I looked into oldish server stuff, but was not really impressed, specifically the CPU power.
I just use less oldish hardware I once used for games.
It was simply easier and less expensive to get 64GB DDR4 to put with the equipment I had.
the only 'downside' is no ECC memory, but all my data has multiple backups, related to entertainment. I am not really concerned about the ECC situation.
The 3600X cpu in the server can handle transcoding very well. Way way down the track if it becomes and issue, maybe a second hard 5950X to replace it.
I have jellyfin on a linux virtual machine.
I got a B550 board, I need RAM and a CPU for it, thats what I plan to move to, but just haven't really put in the effort to move to it yet. just haven't found that deal yet for a r5 3600 or well I want a 5600g or 5700g personally for the onboard graphics but they are still a little more than what I'm willing to pay, DDR4 ram is stupid cheap though.
Future project, maybe I'll learn more about Linux and what it has to offer with my old stuff.
There is little incentive for steam to do anything about it.
It seems most gamers have slow internet, and so the CPU would not even have an issue.
else it would be limited to 1gigabit
may also be limited by write speed on the client
try a regular file copy, that also takes a single core read/transfer the files
This is such a good, useful, well implemented feature, I just can't believe this was only added to Steam in 2023. I noticed transfer speeds up to 600+ Mbps. Peak was 684.1 Mbps. (entire home has gigabit LAN).
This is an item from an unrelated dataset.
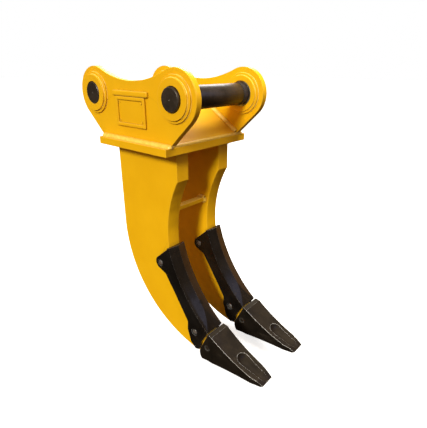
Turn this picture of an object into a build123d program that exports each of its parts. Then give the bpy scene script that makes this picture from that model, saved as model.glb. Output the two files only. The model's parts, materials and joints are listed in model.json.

I put my games in the download queue (for each game I needed to switch 'Stream' option to 'This computer' so the button would show 'Play'. Every single game was downloaded over LAN, only the updates required to them were then downloaded over internet (games were downloaded from a 2013 PC that didn't have the up to date games).
I think it's awesome.
I noticed one thing and that is that you need to set the option in Steam Settings to 'Steam Friends' otherwise it won't work. Or it has something to do with touching the option on every device involved in order to make it work. Other than that, it works flawlessly.
Never happens with nitroshare.
run steam on client, install game, it will find existing files and verify them
its probably limited by something other than network
cpu/drive on host or client, since it copying and verifying at the same time
So Valve still using TLS to secure the transfer vs you using Nitroshare without TLS.. and "never happens with Nitroshare" seems better to you? If you enable the "Optional TLS" encryption it will "absolutely happen" with Nitroshare.
Also, afaik Nitroshare has been dead/abandoned and the developer is no longer updating nor maintaining it anymore. IIRC the last beta build that was uploaded was back in 2019.